The latest figures released by the Land Transport Authority showed that the total vehicle population dipped by 0.5 per cent to 957,006, the lowest since 2016. 

This was largely on the back of a drop in the numbers for taxis and private-hire cars, as well as fewer motorcycles.

The taxi fleet has shrunk to 20,581 - its lowest in more than 10 years - because of competition from private-hire cars. Private-hire car numbers dwindled due to American ride-hailing firm Uber's exit in March last year and rules requiring drivers to attend a course and obtain a licence.

The motorcycle population was likely to have been impacted by the National Environment Agency's offer of $3,500 for riders to scrap their older vehicles.

Singapore Motorcycle Trade Association vice-president Norman Lee said the dwindling motorcycle population was a "result of past policies", such as motorcycle COEs contributing to the Open COE quota until 2017.Open COEs are secured almost exclusively by car bidders, so motorcycles lose a portion of their COE supply - which eventually influences motorcycle population - year by year.

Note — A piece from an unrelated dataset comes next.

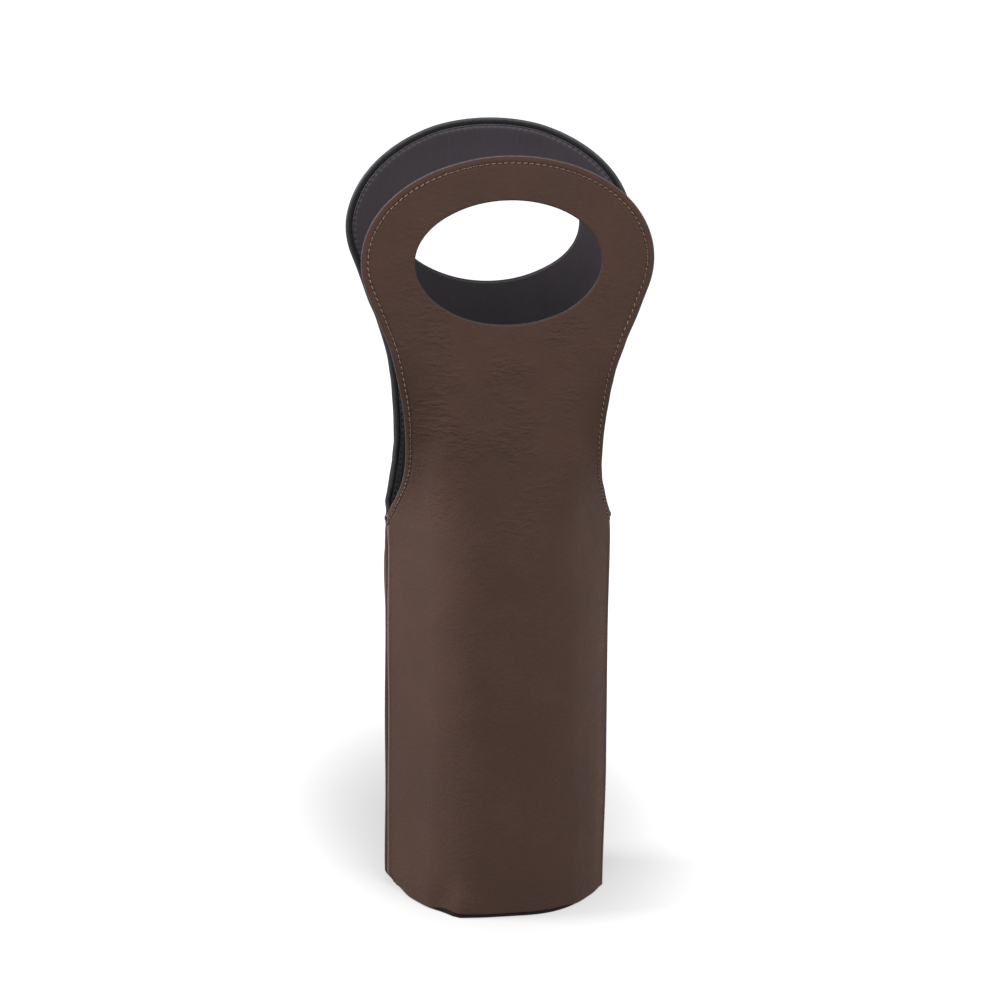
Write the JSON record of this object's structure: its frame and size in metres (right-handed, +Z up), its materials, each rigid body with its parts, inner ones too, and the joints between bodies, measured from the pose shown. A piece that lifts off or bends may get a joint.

But the passenger car population grew by 0.9 per cent to 551,575 last year despite fewer COEs. The COE quota for cars contracted by 7 per cent last year. 

Industry watchers reckon this had to do with Uber's exit and with it, the halt to an aggressive private-hire fleet expansion. As a result, car COEs previously soaked up by Uber and other private-hire firms all went to individual car buyers.

LTA statistics seem to bear this out, as this was the first growth in car numbers since Uber and Grab made their debut here in 2013.

Mr Ron Lim, head of sales and marketing at Nissan agent Tan Chong Motor, said the phenomenon could also be due to more people holding on to their older cars.

The number of COE revalidations - extending the lifespan of a COE's 10-year tenure by paying a prevailing quota premium - for last year is expected to hit a record of some 37,000, up from around 31,000 in 2017. The LTA has not yet completed the tally for revalidations last December.

Mr Lim observed that the majority of revalidations were for five years (instead of 10), and this will mitigate the cyclical drop in COE supply in the coming years.

Rightfully, the number of revalidations should not result in more cars on the road because more revalidations would result in fewer COEs (supply hinges on the number of vehicles deregistered or scrapped). 

But motor traders said because there is a lag of up to several months between the time a car is deregistered and its replacement COE is used to register a new vehicle, population anomalies can occur.

Nanyang Business School adjunct associate professor Zafar Momin noted that there were more registrations than deregistrations for the year. "This was the main reason that the car population for private cars went up despite a tight supply of COEs," he said. "For almost all other categories of vehicles, deregistrations were in line or higher than registrations." 

Singapore University of Social Sciences transport researcher Park Byung Joon said that relatively low COE prices last year may have contributed to the latest car population figures. "More people found that cars were affordable," he said. "2018 was a good year to buy cars." 

The passenger car population grew by 0.9 per cent to 551,575 last year despite fewer COEs.